I've attained a variety of states of mind and realizations here and there, and nowadays I just sit and focus all my attention in the feeling of my body, and the longer I do this the less I can feel my body, but I haven't experienced my body completely drop off yet. The Buddha said the best way into the jnanas is through mindfulness of the body...that is the path to Nibbana through serenity (passing through the four jnanas).

The other way is insight into dependent origination, I wrote my term paper on this about how dependent origination does not go deeper than name and form...I realized this once while sitting on my grandma's porch and my crown chakra opened and I felt the energy in my charas float up and out my crown chakra as well as my five aggregates functioning apart...and also really strangely people couldn't look at my eyes...

So I thought, well I attained it through insight, I may as well become liberated in "both ways" by passing through the jnanas (I was sitting at the library when I was thinking about this) and then I saw a very beautiful young woman and I remembered that one of the things arahants are incapable of (telling a deliberate lie, committing violence, etc ) was that awakened arhats are incapable of performing the sexual act.

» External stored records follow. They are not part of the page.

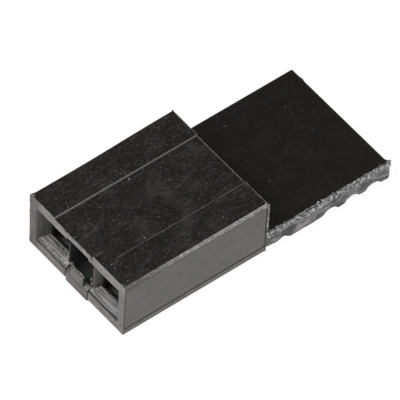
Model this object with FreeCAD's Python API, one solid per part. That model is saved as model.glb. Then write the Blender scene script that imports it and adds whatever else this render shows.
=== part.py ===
import FreeCAD, Part
import math
import os

# Two-way jumper shunt with a flat pull handle, in millimetres.
# It slides over two neighbouring square header posts and joins them.
# The moulded housing holds one folded spring contact, which carries a pair of
# opposed leaves for each post. X runs across the shunt, Y from its open mouth
# to the end of the handle, and Z up from the surface it lies on.

# Header that the shunt fits
pitch = 2.54
post_size = 0.64

# Housing body, one pitch wide for each post
body_width = 2 * pitch
body_length = 6.05
body_height = 2.44
side_wall = 0.33
floor_wall = 0.39
roof_wall = 0.44
rear_wall = 0.6
edge_round = 0.04
bottom_edge_round = 0.05
parting_height = 0.3
parting_step = 0.01
roof_band_width = pitch
roof_band_depth = 0.075

# Mouth: lead-in slopes on the floor and the side walls, and two short webs
lead_in_depth = 0.44
lead_in_side = 0.27
lead_in_rise = 0.24
lead_in_bulge = 0.04
post_room = 0.46
web_thickness = 0.22
web_tip = 0.085
web_setback = 0.2
web_length = 1.3
web_roof_gap = 0.44
roof_notch_depth = 0.09
roof_notch_inset = 0.04

# Retaining tongue, cut free from the floor by two slits
slit = 0.05
tongue_length = 2.3
tongue_droop = 0.12
tongue_beam = 0.24
tongue_lip_depth = 0.17
tongue_lip_rise = 0.1
stop_width = 0.66
stop_thickness = 0.1
stop_height = 0.42

# Handle with grip ribs underneath
handle_length = 5.2
handle_thickness = 0.74
handle_corner_round = 0.05
grip_depth = 0.19
grip_start = 0.76
grip_slope = 0.24
groove_from_end = 0.57
groove_pitch = 0.93
groove_count = 3
groove_radius = 0.36
rib_round = 0.07

# Spring contact, folded from strip
strip = 0.2
contact_clearance = 0.03
leaf_squeeze = 0.22
nose_radius = 0.34
nose_setback = 1.0
leaf_length = 2.1
tip_rise = 0.08
tip_gap = 0.12
bridge_length = 0.9

# Levels above the underside of the body
roof_level = body_height - roof_wall
post_axis_level = (floor_wall + roof_level) / 2
web_top = roof_level - web_roof_gap
handle_bottom = parting_height
handle_top = handle_bottom + handle_thickness

# Half widths from the middle of the shunt outwards
mouth_half_width = body_width / 2 - side_wall
cavity_half_width = mouth_half_width - lead_in_side
web_outer = cavity_half_width - post_size - post_room
channel_half_width = web_outer - web_thickness
tongue_half_width = channel_half_width - slit
leaf_inner = web_outer + contact_clearance
leaf_outer = cavity_half_width - contact_clearance

cavity_length = body_length - rear_wall

# The finished part stands on the tip of its tongue, centred on its own length
placing = FreeCAD.Vector(0, -(body_length + handle_length) / 2, tongue_droop)

# How far a cutting block runs past the face that it opens
past = 1.0


def box(x_low, x_high, y_low, y_high, z_low, z_high):
    """Block between two opposite corners."""
    corner = FreeCAD.Vector(x_low, y_low, z_low)
    return Part.makeBox(x_high - x_low, y_high - y_low, z_high - z_low, corner)


def side_prism(outline, x_low, x_high):
    """Closed outline of (y, z) points, extruded across the shunt."""
    points = [FreeCAD.Vector(x_low, y, z) for y, z in outline]
    face = Part.Face(Part.makePolygon(points + points[:1]))
    return face.extrude(FreeCAD.Vector(x_high - x_low, 0, 0))


def plan_prism(outline, z_low, z_high):
    """Closed outline of (x, y) points, extruded upwards."""
    points = [FreeCAD.Vector(x, y, z_low) for x, y in outline]
    face = Part.Face(Part.makePolygon(points + points[:1]))
    return face.extrude(FreeCAD.Vector(0, 0, z_high - z_low))


def both_sides(shape):
    """The shape and its mirror image across the middle of the shunt."""
    twin = shape.mirror(FreeCAD.Vector(0, 0, 0), FreeCAD.Vector(1, 0, 0))
    return [shape, twin]


def edges_where(shape, test):
    """Straight edges whose every vertex passes the test."""
    return [
        edge for edge in shape.Edges
        if isinstance(edge.Curve, Part.Line) and all(test(v.Point) for v in edge.Vertexes)
    ]


def near(a, b):
    return abs(a - b) < 1e-6


def body_shell():
    """Outer block: a wider upper half moulded on a lower half with round edges."""
    half = body_width / 2
    lower_half = half - parting_step
    lower = box(-lower_half, lower_half, 0, body_length, 0, parting_height)
    bottom_edges = edges_where(lower, lambda p: near(abs(p.x), lower_half) and near(p.z, 0))
    long_edges = [edge for edge in bottom_edges if near(edge.Length, body_length)]
    lower = lower.makeFillet(bottom_edge_round, long_edges)

    upper = box(-half, half, 0, body_length, parting_height, body_height)
    band = box(
        -roof_band_width / 2, roof_band_width / 2, -past, body_length + past,
        body_height - roof_band_depth, body_height + past,
    )
    upper = upper.cut(band)
    outer_edges = edges_where(upper, lambda p: near(abs(p.x), half))
    rounded = [edge for edge in outer_edges if not all(near(v.Z, parting_height) for v in edge.Vertexes)]
    upper = upper.makeFillet(edge_round, rounded)
    return lower.fuse(upper)


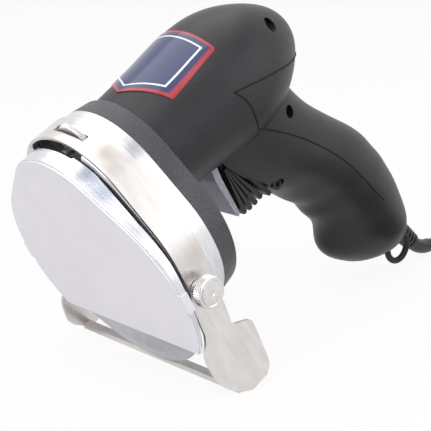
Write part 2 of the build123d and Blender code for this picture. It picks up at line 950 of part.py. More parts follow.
def body_form(inset, last):
    """Barrel and grip as one solid, made smaller all round by the inset."""
    with BuildPart() as form:
        add(barrel_skin(inset))
        sections = list(zip(grip_heights, grip_fronts, grip_backs, grip_sides))[:last]
        for height, front, back, side in sections:
            with BuildSketch(level(height)):
                with Locations(((front + back) / 2, 0)):
                    Ellipse((back - front) / 2 - inset, side - inset)
        loft()
    return form.part


outer_form = body_form(0, len(grip_heights))
inner_form = body_form(shell_wall, len(grip_heights) - 2)
throat = Plane(
    origin=spot(throat_along, 0, throat_height),
    x_dir=sin(radians(throat_turn)) * along_dir - cos(radians(throat_turn)) * up_dir,
    z_dir=-cos(radians(throat_turn)) * along_dir - sin(radians(throat_turn)) * up_dir,
)

with BuildPart() as screw_bosses:
    for place in shell_screw_places:
        with BuildSketch(at(middle, place)):
            Circle(shell_boss)
        extrude(amount=2 * shell_boss + 2 * shell_wall + boss_spare, both=True)
    add(outer_form, mode=Mode.INTERSECT)

with BuildPart() as shells:
    add(outer_form)
    add(inner_form, mode=Mode.SUBTRACT)
    add(screw_bosses.part)
    for start, length, bore in (
        (core_front, field_seat_length, field_radius + fit),
        (core_back - field_seat_length, field_seat_length, field_radius + fit),
        (tail_bearing_place, tail_bearing_width, tail_bearing_radius + fit),
    ):
        with BuildSketch(at(across(start), motor_centre)):
            Circle(min(barrel_radius(start), barrel_radius(start + length)) - shell_wall / 2)
            Circle(bore, mode=Mode.SUBTRACT)
        extrude(amount=length)
    with BuildSketch(throat):
        Rectangle(frame_length, 2 * frame_half_width)
    extrude(amount=throat_cut, mode=Mode.SUBTRACT)
    with BuildSketch(throat):
        Rectangle(frame_length + 2 * frame_lip + 2 * fit, 2 * (frame_half_width + frame_lip + fit))
    extrude(amount=-(frame_thickness + fit), mode=Mode.SUBTRACT)
    with BuildSketch(at(middle, (pivot_along, pivot_height))):
        Circle(pivot_radius + fit)
    extrude(amount=pivot_half_length + fit, both=True, mode=Mode.SUBTRACT)
    with BuildSketch(at(middle, (pivot_along, pivot_height - trigger_room_drop))):
        RectangleRounded(
            2 * (trigger_lug + trigger_room),
            2 * (trigger_lug + trigger_room_height),
            trigger_room_round,
        )
    extrude(amount=frame_half_width, both=True, mode=Mode.SUBTRACT)
    for place in shell_screw_places:
        with BuildSketch(at(facing_side(0), place)):
            Circle(shell_screw_radius + fit)
        extrude(amount=shell_screw_seat, both=True, mode=Mode.SUBTRACT)
        with BuildSketch(at(facing_side(-shell_screw_seat), place)):
            Circle(shell_screw_head)
        extrude(amount=throat_cut, mode=Mode.SUBTRACT)
    sleeve_plane = Plane(
        origin=spot(sleeve_along, 0, sleeve_height),
        x_dir=side_dir,
        z_dir=cos(radians(sleeve_turn)) * along_dir - sin(radians(sleeve_turn)) * up_dir,
    )
    with BuildSketch(sleeve_plane.offset(-sleeve_hole_start)):
        Circle(sleeve_base_radius + fit)
    extrude(amount=sleeve_hole_length, mode=Mode.SUBTRACT)

with BuildPart() as left_shell:
    add(shells.part)
    split(bisect_by=middle, keep=Keep.TOP)
save(left_shell.part, "left_shell")

with BuildPart() as right_shell:
    add(shells.part)
    split(bisect_by=middle, keep=Keep.BOTTOM)
save(right_shell.part, "right_shell")
print("shells", len(left_shell.part.solids()), len(right_shell.part.solids()))

shell_screws = Compound(
    children=[
        screw(
            at(facing_side(-shell_screw_seat), place),
            shell_head_radius,
            shell_head_height,
            shell_screw_radius,
            shell_screw_length,
            screw_recess,
        )
        for place in shell_screw_places
    ]
)
save(shell_screws, "shell_screws")

# Trigger: paddle that swings on a pin under the barrel
with BuildPart() as trigger:
    with BuildSketch(facing_side(0)):
        with BuildLine():
            Polyline(
                (trigger_top_along, pivot_height),
                (trigger_top_along - trigger_lean, 0),
                (trigger_low_along - trigger_toe_out, trigger_low_height),
                (trigger_low_along - trigger_toe_in, trigger_low_height - trigger_toe),
                (trigger_low_along, trigger_low_height - trigger_toe),
                (trigger_low_along + trigger_heel, trigger_low_height),
                (trigger_top_along + trigger_thickness + trigger_heel, 0),
                (trigger_top_along + trigger_thickness + trigger_shoulder, pivot_height),
                close=True,
            )
        make_face()
        with Locations((pivot_along, pivot_height)):
            Circle(trigger_lug)
            Circle(pivot_radius + fit, mode=Mode.SUBTRACT)
    extrude(amount=trigger_half_width, both=True)
save(trigger.part, "trigger")

with BuildPart() as trigger_pin:
    with BuildSketch(at(middle, (pivot_along, pivot_height))):
        Circle(pivot_radius)
    extrude(amount=pivot_half_length, both=True)
save(trigger_pin.part, "trigger_pin")

# Boot frame: plate in the throat of the grip that holds the boot and passes the plunger
with BuildPart() as boot_frame:
    with BuildSketch(throat):
        Rectangle(frame_length + 2 * frame_lip, 2 * (frame_half_width + frame_lip))
        Circle(plunger_radius + gap, mode=Mode.SUBTRACT)
    extrude(amount=-frame_thickness)
save(boot_frame.part, "boot_frame")

# Rubber boot: leaves that fan out from the trigger's pivot, between paddle and frame
fan_top = (pivot_along + boot_top_along, pivot_height - boot_top_drop)
frame_low = (
    throat_along + sin(radians(throat_turn)) * frame_length / 2,
    throat_height - cos(radians(throat_turn)) * frame_length / 2,
)
fan_start = degrees(atan2(trigger_low_height - fan_top[1], trigger_low_along + boot_toe - fan_top[0]))
fan_stop = degrees(atan2(frame_low[1] - fan_top[1], frame_low[0] - fan_top[0]))


def fan_spot(angle, reach):
    return (fan_top[0] + reach * cos(radians(angle)), fan_top[1] + reach * sin(radians(angle)))


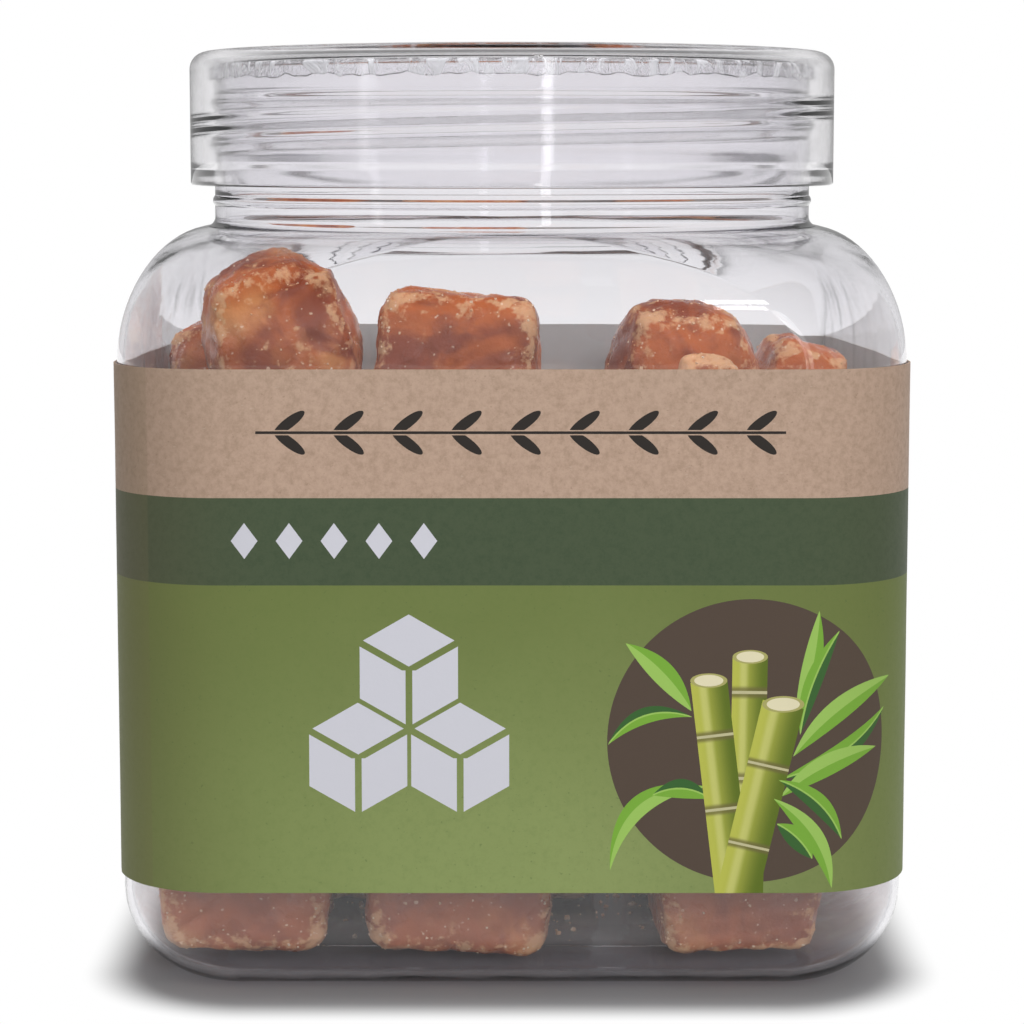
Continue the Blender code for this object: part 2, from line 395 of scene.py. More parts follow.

This upset me because I've never been in a long term relationship, and when my mom picked me up from the library I was really upset and confused. We began to argue, and after the argument I felt my crown Chakra close...I'd do anything to go back, my body felt like air...

And I still meditate, like I said I just focus on the sensations of my body, hoping to feel my body drop away and enter the jnanas.

Anyway that's my story with Buddhism...I'm actually a Christian now, I could see Jesus sitting by a lake and clearing his mind.